Artist Spotlight: Susan Mikula
BY Christopher Harrity
October 22 2011 4:00 AM ET
Susan Mikula's photography — especially the American Bond series — is as quintessentially American as the iconic regionalist painters' work of the last century: Charles Sheeler, Edward Hopper, and Grant Wood. Like those artists she finds the poetry in industry. Paradoxically, the more stripped back her photos become, the more the emotion vibrates.
In this portfolio there are nine images from the "American Bond" cycle which is comprised of three series: "American Device," "American Vale," and "American Breakbulk." All are archival pigment prints from a Polaroid original. The portraits at the end of the portfolio are from the show, "desidero." All three are chromogenic prints from a Polaroid original.
Born and raised first in urban/industrial New Jersey, and then in a small New Hampshire town, Mikula now lives and works in rural Western Massachusetts and in New York City.

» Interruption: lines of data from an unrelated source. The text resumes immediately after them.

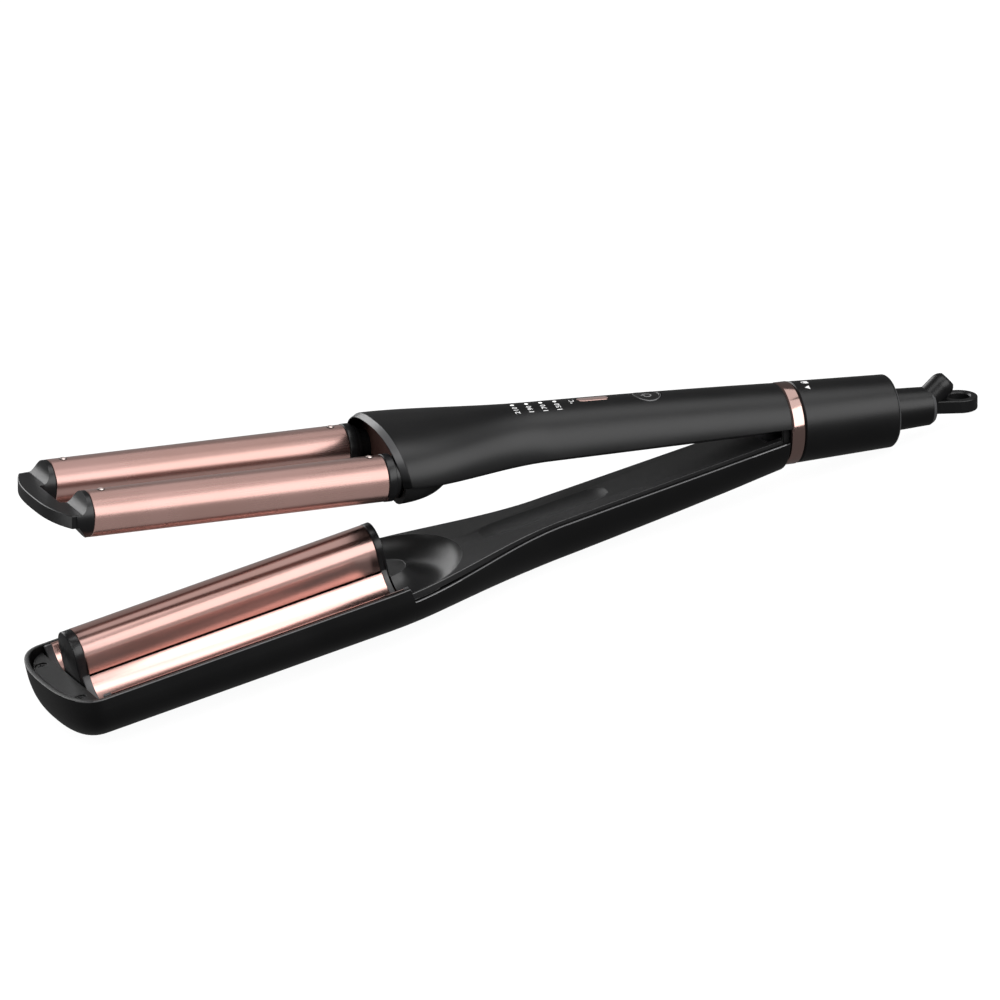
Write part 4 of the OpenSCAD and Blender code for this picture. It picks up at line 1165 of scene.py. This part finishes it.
# pale to the eye; a darker one in reflections keeps the undersides black, as on a lit table in a dark studio
lp = nt.nodes.new("ShaderNodeLightPath")
seen = nt.nodes.new("ShaderNodeMix")
seen.data_type = "RGBA"
seen.inputs[6].default_value = (0.11, 0.11, 0.11, 1)
nt.links.new(lp.outputs["Is Camera Ray"], seen.inputs[0])
nt.links.new(mix_col(nt, ramp(nt, f, 0, 1), (0.86, 0.86, 0.86), (0.88, 0.88, 0.88)), seen.inputs[7])
nt.links.new(seen.outputs[2], b.inputs["Base Color"])
b.inputs["Roughness"].default_value = 0.9
b.inputs["Specular IOR Level"].default_value = 0.1
floor.data.materials.append(m)

# camera: the photograph's view, far off with a long lens
A, E = math.radians(-21.6), math.radians(17.75)


def from_upper(v):
    return Vector(_rot(OPEN - LIE, *v))


right = from_upper((math.cos(A), math.sin(A), 0))
up = from_upper((-math.sin(A) * math.sin(E), math.cos(A) * math.sin(E), math.cos(E)))
back = from_upper((math.sin(A) * math.cos(E), -math.cos(A) * math.cos(E), math.sin(E)))
LENS = 800.0
centre_pt = in_upper((0, 0, 0)) + right * (-0.1071) + up * (-0.0293)
cam_d = bpy.data.cameras.new("camera")
cam_d.lens, cam_d.sensor_width = LENS, 36
cam_d.clip_start, cam_d.clip_end = 0.1, 100
cam = bpy.data.objects.new("camera", cam_d)
scene.collection.objects.link(cam)
cam.rotation_mode = "QUATERNION"
cam.location = centre_pt + back * (0.3826 * LENS / 36)
cam.rotation_quaternion = Matrix((right, up, back)).transposed().to_quaternion()
scene.camera = cam

# light: a dim studio dome and soft panels; each panel is linked to the surfaces it is meant for
world = bpy.data.worlds.new("studio")
scene.world = world
world.use_nodes = True
wn = world.node_tree
bg = wn.nodes["Background"]
bg.inputs[0].default_value = (1, 1, 1, 1)
bg.inputs[1].default_value = 0.12


def panel(name, loc, target, sx, sy, power):
    l = bpy.data.lights.new(name, "AREA")
    l.shape, l.size, l.size_y, l.energy = "RECTANGLE", sx, sy, power
    o = bpy.data.objects.new(name, l)
    scene.collection.objects.link(o)
    o.location = loc
    o.rotation_mode = "QUATERNION"
    o.rotation_quaternion = (Vector(target) - Vector(loc)).to_track_quat("-Z", "Y")
    return o


def radiance_panel(name, direction, dist, sx, sy, radiance):
    d = Vector(direction).normalized()
    c = Vector((0, 0, 0.045))
    # power in watts that gives the wanted radiance: P = L * area * pi
    return panel(name, c + d * dist, c, sx, sy, radiance * sx * sy * pi)


METAL = {"barrel_tube_near", "barrel_tube_far", "centre_barrel_arch", "trough_sheet", "barrel_rivet_heads", "polished_ring", "temperature_key_bar"}


def group(name, objects):
    c = bpy.data.collections.new(name)
    for o in objects:
        c.objects.link(o)
    return c


meshes = [o for o in scene.objects if o.type == "MESH"]
on_metal = group("lit_metal", [o for o in meshes if o.name in METAL])
on_black = group("lit_black", [o for o in meshes if o.name not in METAL and o is not floor])
on_floor = group("lit_floor", [floor])
on_trough = group("lit_trough", [o for o in meshes if o.name == "trough_sheet"])
on_centre = group("lit_centre", [o for o in meshes if o.name == "centre_barrel_arch"])
on_nose = group("lit_nose", [o for o in meshes if o.name == "nose_bridge"])
on_cover = group("lit_cover", [o for o in meshes if o.name == "lower_cover"])
on_barrels = group("lit_barrels", [o for o in meshes if o.name in METAL - {"polished_ring"}])


def lit(o, only):
    o.light_linking.receiver_collection = only
    o.visible_camera = False
    return o


# rose metal
lit(radiance_panel("metal_front", (0.478, -0.685, 0.33), 2.2, 3.4, 1.7, 3.0), on_metal)
lit(radiance_panel("metal_above", (0.1, -0.10, 1.0), 2.0, 4.4, 1.6, 1.0), on_metal)
lit(radiance_panel("metal_above_front", (0.3, -0.70, 1.10), 2.2, 3.4, 0.9, 1.2), on_metal)
lit(radiance_panel("metal_back", (0.2, 1.0, 0.5), 2.4, 5.0, 2.4, 0.34), on_barrels)
lit(panel("metal_floor", (0.2, -1.0, 0.004), (0.2, -1.0, 1.0), 5.0, 2.6, 0.5 * 5.0 * 2.6 * pi), on_barrels)
lit(radiance_panel("trough_front", (0.25, -0.55, 0.80), 2.0, 4.0, 1.5, 2.6), on_trough)
lit(radiance_panel("trough_low", (0.28, -0.92, 0.26), 2.0, 4.0, 0.9, 2.6), on_trough)
c0, c1 = in_lower((-236.4, -13.2, 6.0)), in_lower((-236.4, 0.0, 6.0))
lit(panel("centre_fill", c0, c1, 0.12, 0.010, 0.20 * 0.12 * 0.010 * pi), on_centre)
# black plastic
lit(radiance_panel("black_front", (0.478, -0.685, 0.37), 2.2, 3.4, 1.5, 4.6), on_black)
lit(radiance_panel("black_above", (0.1, -0.25, 1.0), 2.0, 3.6, 1.2, 3.4), on_black)
lit(radiance_panel("black_back_left", (-0.30, 0.94, 0.42), 2.2, 1.9, 1.2, 4.0), on_black)
lit(radiance_panel("black_left", (-1.0, -0.05, 0.14), 2.0, 1.2, 0.7, 3.0), on_black)
lit(radiance_panel("bowl_front", (0.2, -0.6, 0.85), 2.0, 3.0, 0.9, 4.5), on_cover)
n1 = in_upper((-302.0, 0.0, 4.0))
lit(panel("nose_left", n1 + Vector((-0.5, -0.02, -0.012)), n1 + Vector((0, 0, -0.012)), 0.6, 0.09, 2.4 * 0.6 * 0.09 * pi), on_nose)
# floor
sun = bpy.data.lights.new("floor_fill", "SUN")
sun.energy, sun.use_shadow = 3.45, False
so = bpy.data.objects.new("floor_fill", sun)
scene.collection.objects.link(so)
so.light_linking.receiver_collection = on_floor
lit(radiance_panel("floor_soft", (0.1, 0.0, 1.0), 2.0, 3.0, 3.0, 0.10), on_floor)

scene.view_settings.view_transform = "Standard"
scene.view_settings.look = "None"
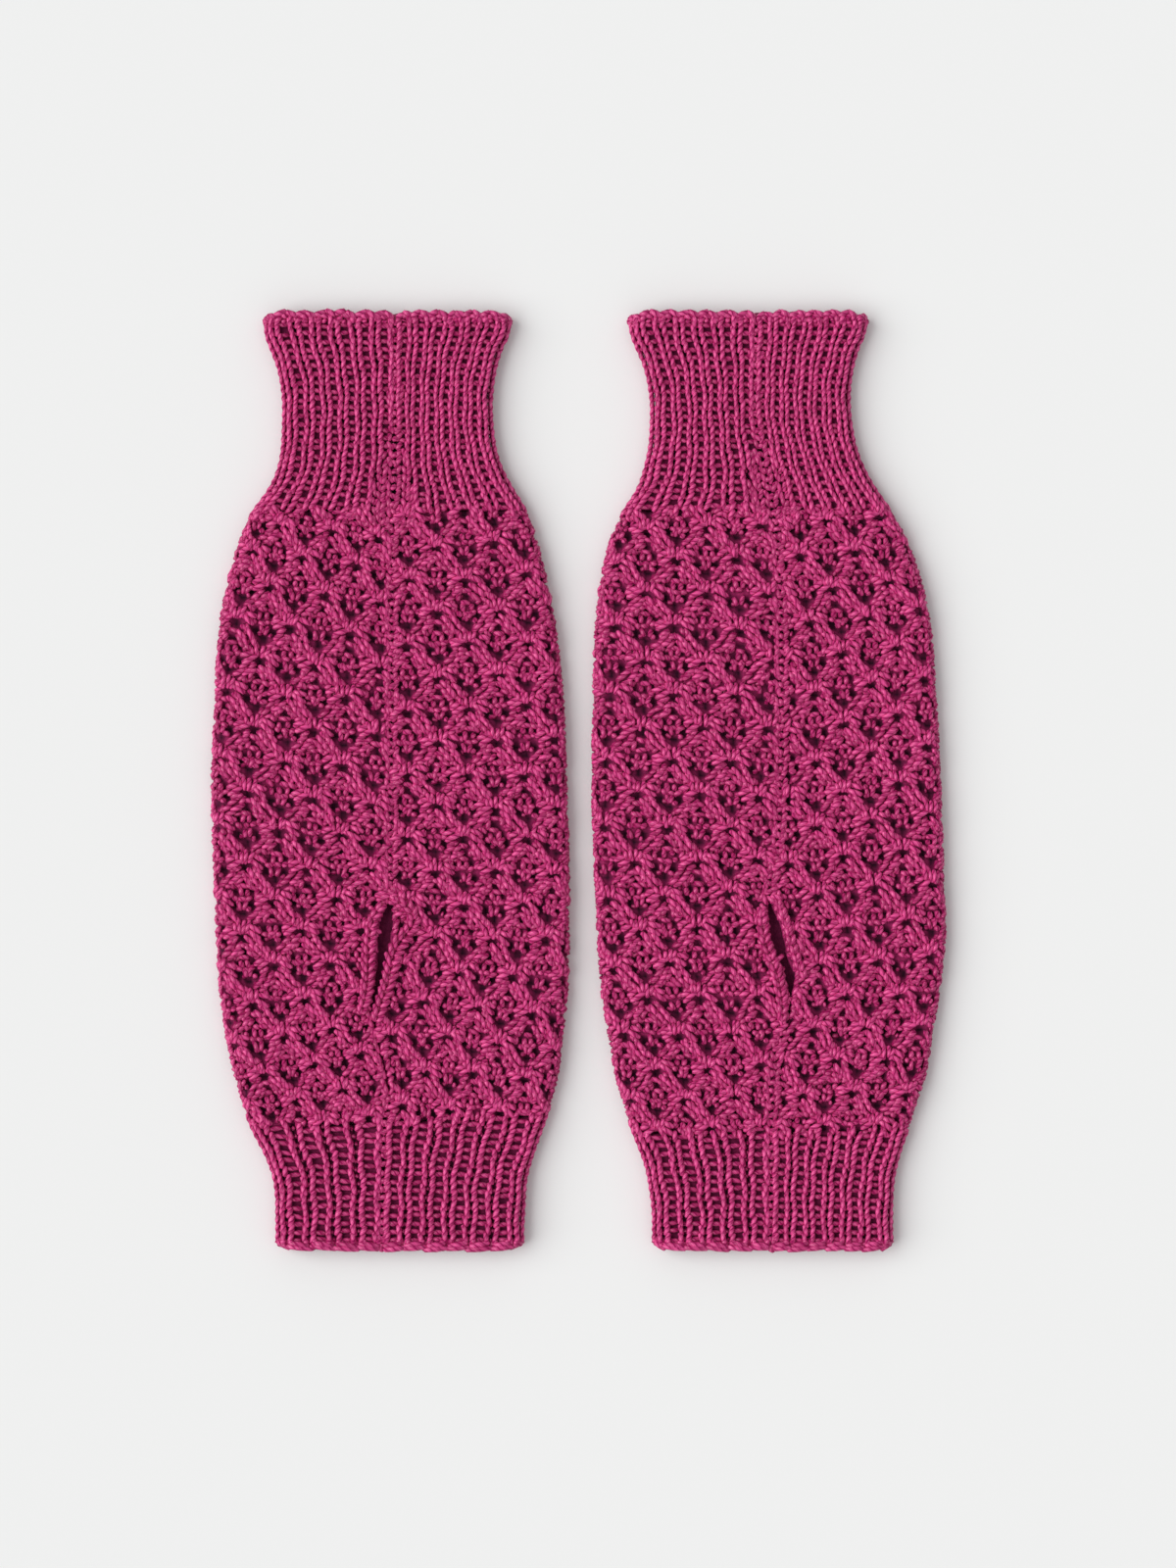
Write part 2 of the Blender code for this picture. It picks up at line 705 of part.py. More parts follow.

Two current shows of interest: "American Bond" at George Lawson Gallery, Los Angeles, runs though November 19; and "desidero" at William Baczek Fine Arts, Northampton, Maine, runs through October 29.
See the link at the bottom of the page for previous coverage on Advocate.com of Mikula and her girlfriend Rachel Maddow.
The Advocate: Why are you a photographer?
Susan Mikula: Every day, I make pictures in my head. It could be of the wet patch of pavement I can see from the bedroom window, of the light — that light! — angled out and splayed all gold and sparkly, of the broken bench, the mossy stone, the gas can. Right? Pictures — photographs are part of how I see and how I think. They are, I guess, my way of speaking.
What catches your eye?
Time passing and the movement of light. The bounded infinity of unfilled space.
Tell us about your process or techniques?
I shoot from a dwindling stock of expired Polaroid film using vintage cameras. I use available light and don't crop the work in any way. I am very slow to take a shot. I have thought and thought about what I am working on, sometimes for months, because when I finally start taking the pictures, I want to know what I am looking for, which camera to use at what time of day and at what exact moment.
What artists do you take inspiration from and why?
I am in love with painters. Big explosive beauty like Julian Schnabel, Joan Mitchell, Cy Twombley; complexity and manipulation like Gerhardt Richter or Agnes Martin. Closer to home, I would be very sad not to look at the work of Maggie Mailer, Charlie Hunter, TJ Walton or Ward Schumaker.
What makes a good artwork to you?
Good artwork is unknowable, unruly, numinous.